__WRITTEN INSTRUCTION__.
Copy out each line below exactly as it appears.

__DATA SEGMENT__.
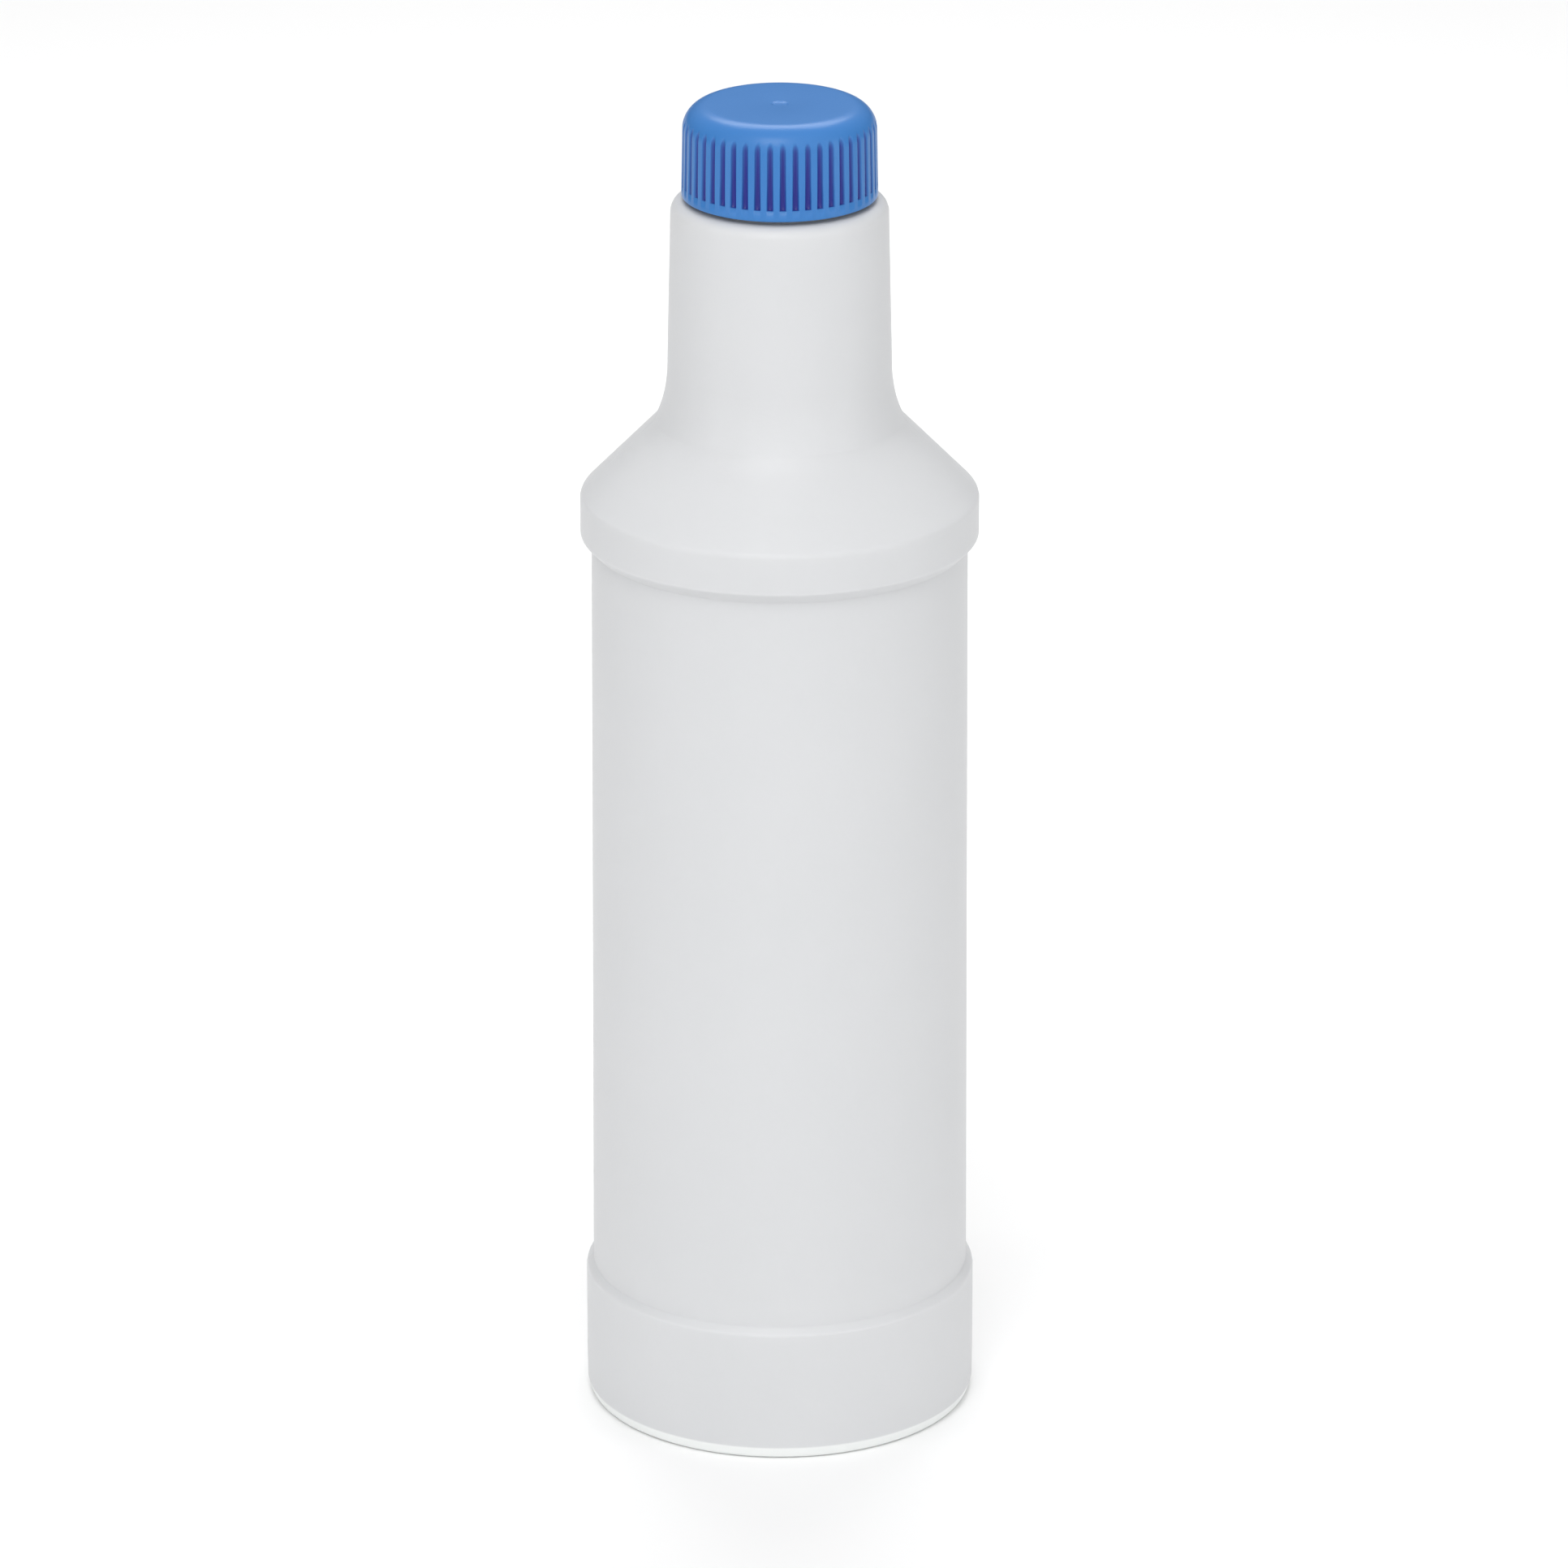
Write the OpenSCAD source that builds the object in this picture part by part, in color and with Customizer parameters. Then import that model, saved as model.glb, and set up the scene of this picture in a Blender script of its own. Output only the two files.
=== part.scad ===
// Blown one-litre bottle with a recessed label panel and a ribbed screw cap.
// The bottle, the cap and the sealing wad between them are one piece each.
// The bottle stands on z = 0 with its axis on z, and its front faces -Y.

/* [Body] */
// Diameter over the base ring
base_ring_d = 83.6; // [76:0.1:92]
// Diameter over the shoulder ring
shoulder_ring_d = 84; // [76:0.1:92]
// Height of the base ring, from the table to the top edge of its side
base_ring_h = 28.9; // [15:0.1:45]
// Height of the label panel, with the bevels above and below it
panel_h = 167.1; // [120:0.1:200]
// Height of the shoulder ring's side, up to where the shoulder's slope meets it
shoulder_ring_h = 8.5; // [6:0.1:20]
// How far the panel's foot lies inside the base ring
panel_foot_inset = 1.5; // [0.8:0.1:2.5]
// How far the panel's head lies inside the shoulder ring
panel_head_inset = 2.4; // [0.8:0.1:3]
// Rounding of the base ring's top edge
base_ring_round = 1; // [0.3:0.1:1.5]
// Rounding of the shoulder ring's top edge
shoulder_ring_round = 2; // [0.5:0.1:3]
// Wall thickness of the blown body
wall = 1.2; // [0.8:0.1:2]

/* [Foot] */
// Height of the sloping heel
heel_h = 2.8; // [2.2:0.1:6]
// How far the heel draws in towards the table
heel_inset = 0.9; // [0.3:0.1:2]
// Rounding of the foot's outer corner
foot_round = 1.6; // [1:0.1:2]
// Width of the foot from its outer corner to the push-up
foot_w = 6.5; // [4:0.1:10]
// Height of the push-up in the base
push_up_h = 4; // [2:0.1:8]
// Length of the pinch-off scar across the base
scar_length = 46; // [20:1:60]
// Width of the pinch-off scar
scar_w = 0.9; // [0.5:0.1:1.5]
// How far the scar stands below the push-up
scar_h = 0.5; // [0.2:0.1:0.8]

/* [Shoulder and neck] */
// Slope of the shoulder above the level
shoulder_slope = 45.8; // [38:0.1:52]
// Radius of the sweep from the neck out towards the shoulder
sweep_r = 29; // [15:0.5:40]
// How far the sweep turns before it breaks into the shoulder's slope
sweep_turn = 25.5; // [15:0.5:32]
// Diameter of the neck at its head
neck_d = 45.3; // [42:0.1:50]
// How much wider the neck's radius is at its foot
neck_flare = 0.8; // [0:0.1:2]
// Height of the neck above the sweep
neck_h = 35.8; // [20:0.1:60]
// Rounding of the neck's top corner
neck_round = 2.4; // [1.5:0.1:3]

/* [Threaded mouth] */
// Height of the threaded mouth above the neck
mouth_h = 16.5; // [16:0.1:19]
// Diameter of the mouth's outside between the turns of the thread
mouth_d = 34.8; // [33:0.1:36]
// Wall thickness of the mouth
mouth_wall = 1.8; // [1.4:0.1:2.4]
// Rounding of the lip's two edges
lip_round = 0.5; // [0.2:0.1:0.7]
// Rounding where the mouth meets the neck, inside and outside
mouth_blend = 0.8; // [0.4:0.1:1]

/* [Screw thread] */
// Rise of the thread in one turn
thread_pitch = 4.23; // [4:0.01:4.6]
// Number of turns of thread on the bottle and in the cap
thread_turns = 1.75; // [1.25:0.25:2]
// Height of the thread above its wall
thread_h = 1.1; // [0.8:0.05:1.3]
// Width of the thread at its root
thread_root_w = 2.4; // [1.8:0.1:2.5]
// Width of the thread at its crest
thread_crest_w = 0.9; // [0.5:0.1:1.1]
// Distance from the lip down to the middle of the thread's top end
thread_below_lip = 3; // [2.5:0.1:3.5]
// Clearance between a thread's crest and the other piece's wall
thread_fit = 0.35; // [0.3:0.05:0.5]
// How far the cap's thread hangs under the bottle's, beyond half their widths
flank_fit = 0.35; // [0.2:0.05:0.45]

/* [Cap] */
// Gap between the neck and the cap's lower edge
cap_gap = 1; // [0.5:0.1:2]
// Thickness of the cap's top
cap_top_t = 2.2; // [2:0.1:3]
// Wall thickness of the cap at its plain band
cap_wall = 1.65; // [1.5:0.05:2.5]
// Height of the plain band under the ribs
band_h = 2.3; // [1:0.1:4]
// Draft of the cap's side
cap_draft = 1.1; // [0:0.1:1.5]
// Rounding of the cap's top edge
cap_round = 5.3; // [1.5:0.1:5.4]
// Rounding of the cap's lower edge
cap_foot_round = 0.25; // [0.1:0.05:0.5]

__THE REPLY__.
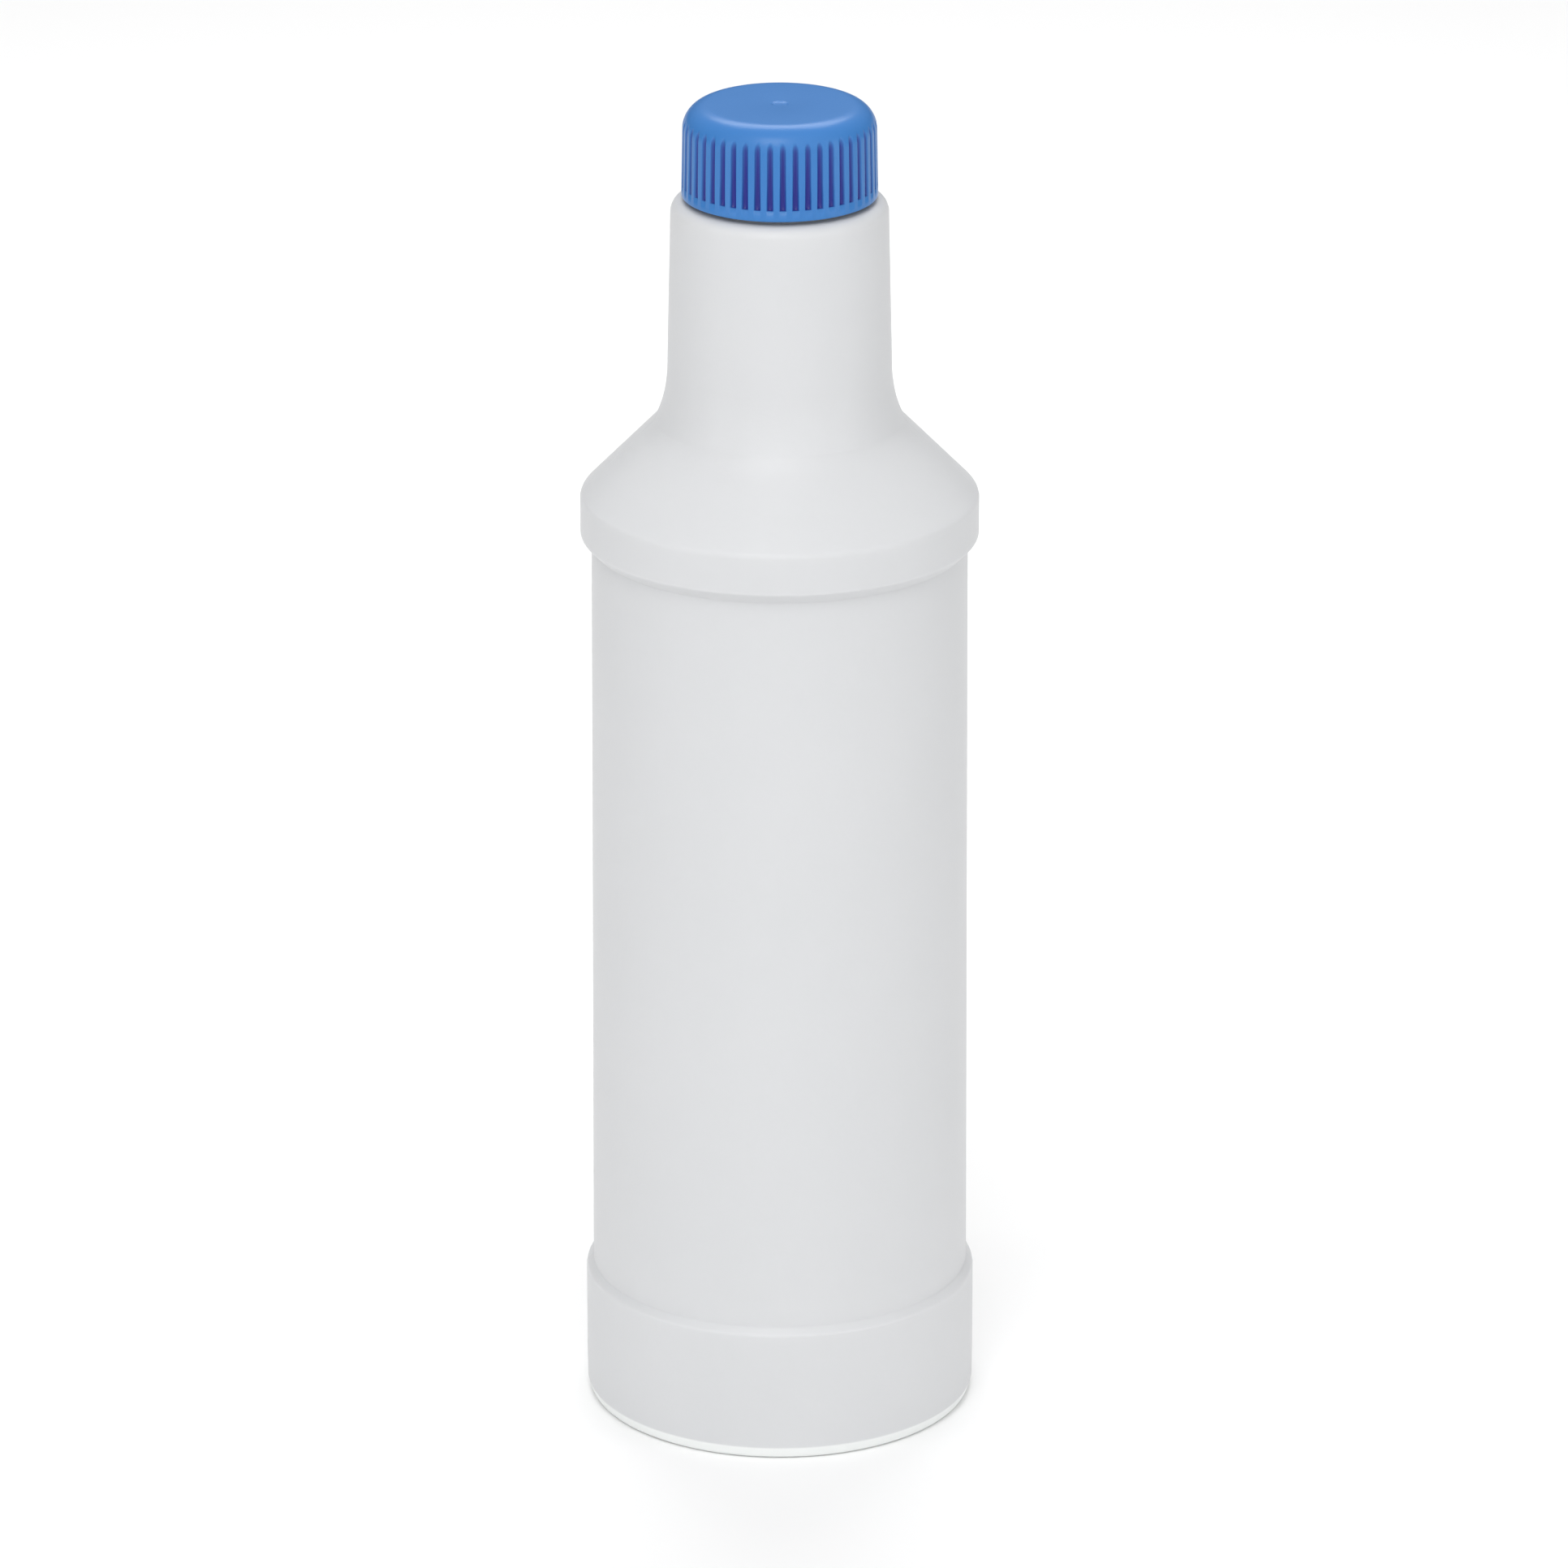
Write the OpenSCAD source that builds the object in this picture part by part, in color and with Customizer parameters. Then import that model, saved as model.glb, and set up the scene of this picture in a Blender script of its own. Output only the two files.
=== part.scad ===
// Blown one-litre bottle with a recessed label panel and a ribbed screw cap.
// The bottle, the cap and the sealing wad between them are one piece each.
// The bottle stands on z = 0 with its axis on z, and its front faces -Y.

/* [Body] */
// Diameter over the base ring
base_ring_d = 83.6; // [76:0.1:92]
// Diameter over the shoulder ring
shoulder_ring_d = 84; // [76:0.1:92]
// Height of the base ring, from the table to the top edge of its side
base_ring_h = 28.9; // [15:0.1:45]
// Height of the label panel, with the bevels above and below it
panel_h = 167.1; // [120:0.1:200]
// Height of the shoulder ring's side, up to where the shoulder's slope meets it
shoulder_ring_h = 8.5; // [6:0.1:20]
// How far the panel's foot lies inside the base ring
panel_foot_inset = 1.5; // [0.8:0.1:2.5]
// How far the panel's head lies inside the shoulder ring
panel_head_inset = 2.4; // [0.8:0.1:3]
// Rounding of the base ring's top edge
base_ring_round = 1; // [0.3:0.1:1.5]
// Rounding of the shoulder ring's top edge
shoulder_ring_round = 2; // [0.5:0.1:3]
// Wall thickness of the blown body
wall = 1.2; // [0.8:0.1:2]

/* [Foot] */
// Height of the sloping heel
heel_h = 2.8; // [2.2:0.1:6]
// How far the heel draws in towards the table
heel_inset = 0.9; // [0.3:0.1:2]
// Rounding of the foot's outer corner
foot_round = 1.6; // [1:0.1:2]
// Width of the foot from its outer corner to the push-up
foot_w = 6.5; // [4:0.1:10]
// Height of the push-up in the base
push_up_h = 4; // [2:0.1:8]
// Length of the pinch-off scar across the base
scar_length = 46; // [20:1:60]
// Width of the pinch-off scar
scar_w = 0.9; // [0.5:0.1:1.5]
// How far the scar stands below the push-up
scar_h = 0.5; // [0.2:0.1:0.8]

/* [Shoulder and neck] */
// Slope of the shoulder above the level
shoulder_slope = 45.8; // [38:0.1:52]
// Radius of the sweep from the neck out towards the shoulder
sweep_r = 29; // [15:0.5:40]
// How far the sweep turns before it breaks into the shoulder's slope
sweep_turn = 25.5; // [15:0.5:32]
// Diameter of the neck at its head
neck_d = 45.3; // [42:0.1:50]
// How much wider the neck's radius is at its foot
neck_flare = 0.8; // [0:0.1:2]
// Height of the neck above the sweep
neck_h = 35.8; // [20:0.1:60]
// Rounding of the neck's top corner
neck_round = 2.4; // [1.5:0.1:3]

/* [Threaded mouth] */
// Height of the threaded mouth above the neck
mouth_h = 16.5; // [16:0.1:19]
// Diameter of the mouth's outside between the turns of the thread
mouth_d = 34.8; // [33:0.1:36]
// Wall thickness of the mouth
mouth_wall = 1.8; // [1.4:0.1:2.4]
// Rounding of the lip's two edges
lip_round = 0.5; // [0.2:0.1:0.7]
// Rounding where the mouth meets the neck, inside and outside
mouth_blend = 0.8; // [0.4:0.1:1]

/* [Screw thread] */
// Rise of the thread in one turn
thread_pitch = 4.23; // [4:0.01:4.6]
// Number of turns of thread on the bottle and in the cap
thread_turns = 1.75; // [1.25:0.25:2]
// Height of the thread above its wall
thread_h = 1.1; // [0.8:0.05:1.3]
// Width of the thread at its root
thread_root_w = 2.4; // [1.8:0.1:2.5]
// Width of the thread at its crest
thread_crest_w = 0.9; // [0.5:0.1:1.1]
// Distance from the lip down to the middle of the thread's top end
thread_below_lip = 3; // [2.5:0.1:3.5]
// Clearance between a thread's crest and the other piece's wall
thread_fit = 0.35; // [0.3:0.05:0.5]
// How far the cap's thread hangs under the bottle's, beyond half their widths
flank_fit = 0.35; // [0.2:0.05:0.45]

/* [Cap] */
// Gap between the neck and the cap's lower edge
cap_gap = 1; // [0.5:0.1:2]
// Thickness of the cap's top
cap_top_t = 2.2; // [2:0.1:3]
// Wall thickness of the cap at its plain band
cap_wall = 1.65; // [1.5:0.05:2.5]
// Height of the plain band under the ribs
band_h = 2.3; // [1:0.1:4]
// Draft of the cap's side
cap_draft = 1.1; // [0:0.1:1.5]
// Rounding of the cap's top edge
cap_round = 5.3; // [1.5:0.1:5.4]
// Rounding of the cap's lower edge
cap_foot_round = 0.25; // [0.1:0.05:0.5]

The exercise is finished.